I'm going to go buy a mansion.
Everyone's like, yeah, that's what we thought you were going to do.
And so I'm not even sure it's a grift.
Hypnosis, almost.
Yeah, it's more like a sort of magic spell.
It's like, I'm black, give me money.
And they're like, yeah, good point, you are.
I am American, though.
Yeah, well, what just happened here?
As someone who's not American, I'm just like, okay, that's weird.
But the Australians have got the same sort of thing with the Aborigines.
It's like, you know, because they're Aborigines, you have to do stuff.
I was like, do I?
I don't know.
I didn't feel that way about anyone.
It's like the Scots are like, I'm Scottish, get bent.
Let me give you any money.
What are you doing in London anyway?
Like, you know, we don't have that relationship with the other people of our country.
So it's just like, it's weird seeing you guys have that relationship with yours.
and all to make of it.
George says, if the shiteater is not doing anything wrong, what's the issue of it being public and subject to scrutiny?
Peter Boghossian's takes always seem to defend degeneracy like the Canadian teach with fake tits.
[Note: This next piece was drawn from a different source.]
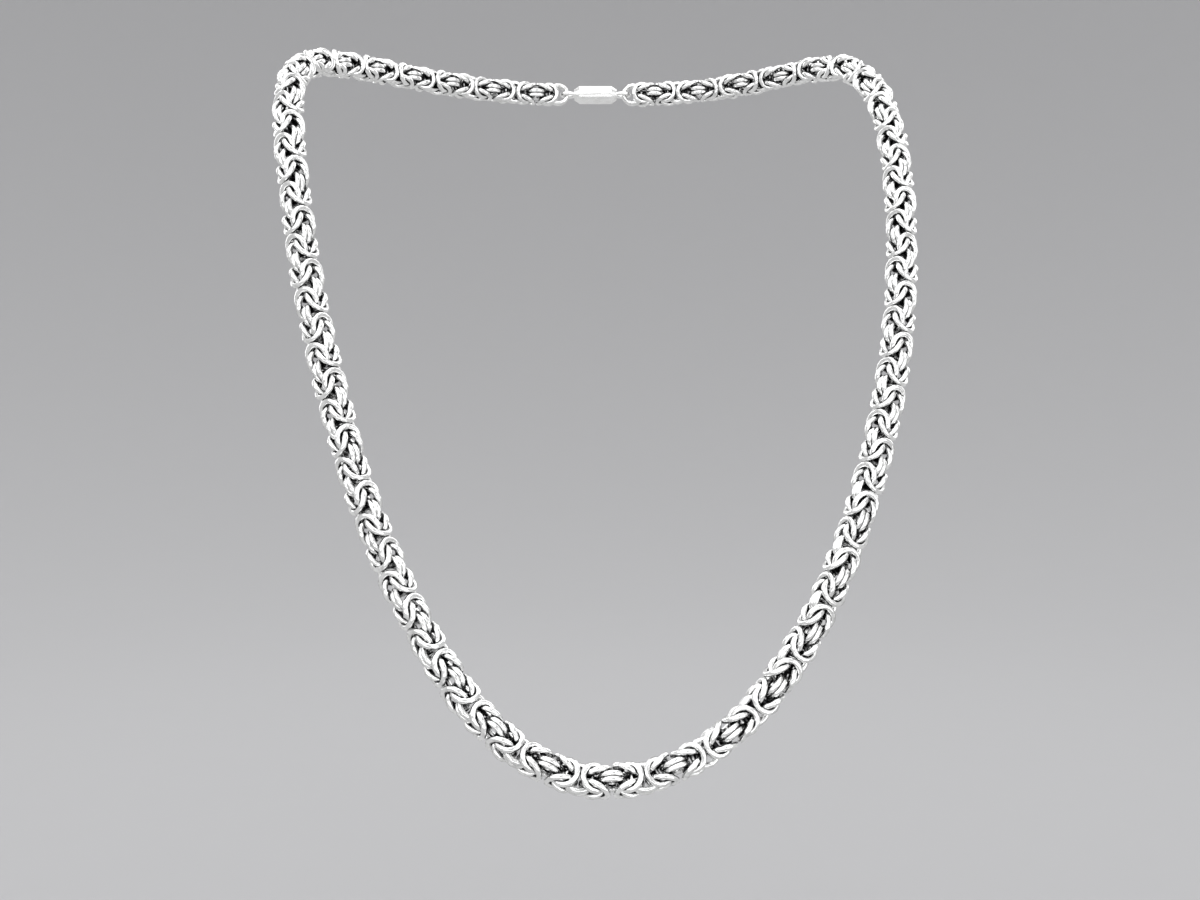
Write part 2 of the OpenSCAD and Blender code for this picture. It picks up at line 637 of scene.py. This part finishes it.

I say he's possessed by a Sineshi demon.
Well, I haven't seen that.
But again, it was just very strange.
Northblood says, auction house selling black trading cards?
I've got three fine looking diversity, all strong and hardworking.
I hear five dollars for the opening bet.
So up your alley there Callum.
You gamble on slaves?
Is that a thing?
No, you could... It's not gambling, it's bidding.
No, but you know I have horse races now.
If we were back in the good old slave days... No, you wouldn't gamble on them.
I'd gamble on them.
No, well... Who's going to pick the most cod then?
It's just... No, that's not how that works.
Well, it's boring in the South.
They've got to find something to do.
I'm sure they had lots of things to do.
But, no, no, they were bidding.
Yeah.
Can I end by saying thank you to a commenter?
Henry Asselin says, Stelios, good Scarface outfit.
Thank you very much.
Alrighty.
There's also a $100 super chat from Blood for Blood God just saying happy birthday to me.